Christopher, President and Chief Scientist of TEKLIA, is an expert in AI for historical and cultural document analysis. A computer engineer with a PhD in AI, he conducted research at EPFL and the University of Montreal. After leading a handwriting recognition team, he founded TEKLIA in 2015 to develop AI solutions for document recognition and exploration in libraries, archives, and museums.


TEKLIA AI team

Mélodie Boillet
PhD, research engineer

Mélodie is specialised in Deep Learning for document processing. She holds a Master in Information Systems Architectures from INSA Rouen Normandie, a Master in Data Science and Engineering from Université de Rouen Normandie. She received a PhD in Computer Science from Université de Rouen Normandie in collaboration with the LITIS lab.

Solène Tarride
PhD, research engineer

Solène holds a PhD in Computer Science from INSA Rennes. She graduated from ENSIIE and holds a Master in Data Science and Image Processing from Université Paris-Saclay. During her PhD at IRISA, she focused on Deep Learning for historical document understanding. At TEKLIA, she is developing new methods for handwriting recognition on historical and modern documents.

Alexis Imbert
MEng, intern

Alexis holds an MEng from INSA Rouen and was an intern at TEKLIA in 2024.

TEKLIA software team

Bastien Abadie
MEng, software architect

Bastien is specialised in backend development using open-source stacks and DevOps tools. He holds a MEng in Computer Science from the Ecole Nationale d'Ingénieurs de Brest.
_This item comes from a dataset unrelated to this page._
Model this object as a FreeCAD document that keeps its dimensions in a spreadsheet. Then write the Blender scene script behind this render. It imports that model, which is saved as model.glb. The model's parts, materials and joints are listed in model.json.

In the past he worked for various software companies: Mozilla as Senior Software engineer, Activscreen, but also as a solo consultant with his own company NextCairn.

Yoann Schneider
MEng, software engineer, ML-ops

Yoann holds a MEng from the École Nationale Supérieure d'Informatique et de Mathématiques Appliquées de Grenoble (ENSIMAG). He specializes in software development for Machine Learning and manages document processing projects.

Manon Blanco
MEng, software engineer

Manon holds an MEng from the École Nationale Supérieure d'Informatique et de Mathématiques Appliquées de Grenoble (ENSIMAG). She specializes in software development for Machine Learning projects.

Valentin Rigal
MEng, software engineer

Valentin specializes in backend development (Python), but also contributes to frontend interfaces.

Théo Lesage
Software developer

Théo is preparing a Master degree at L'Ecole by CCI. He is a software developer, with strong affinities for UX/UI work.

Associated scholars

Saki Toriumi
PhD, associate professor, Nihon University College of Arts, Tokyo

Saki holds a PhD in Artjks from Nihon University Graduate School of Art (Tokyo). After holding various positions, including assistant curator at the Tokyo Photographic Art Museum, she is now an associate professor in the Department of Photography at Nihon University College of Art. Saki specializes in the history of photography and the study of photographic expression. She is the author of Pioneer in Modern Photography: Kanamaru Shigene (Tokyo: Kokushokankokai, 2021) and co-curator of 'Kanamaru Shigene vs. Natori Yonosuke: Olympic Photo Battle 1936' (JCII Photo Salon, 2018).

Jules Keenan
Master's Candidate, Toronto Metropolitan University

Jules Keenan holds a diploma in photography from the New Brunswick College of Craft and Design (Canada). She is currently pursuing a Master’s degree in Film and Photography Preservation and Collections Management (FPPCM) at Toronto Metropolitan University, with a focus in Photography Preservation. Previously, she served as a Photograph Archivist at the Provincial Archives of New Brunswick and is currently the archivist for the estate of the photographer Frank Grimshaw. Her research interests include the application of artificial intelligence in managing photograph collections, with a particular emphasis on automated detection of visual deterioration in photographic materials.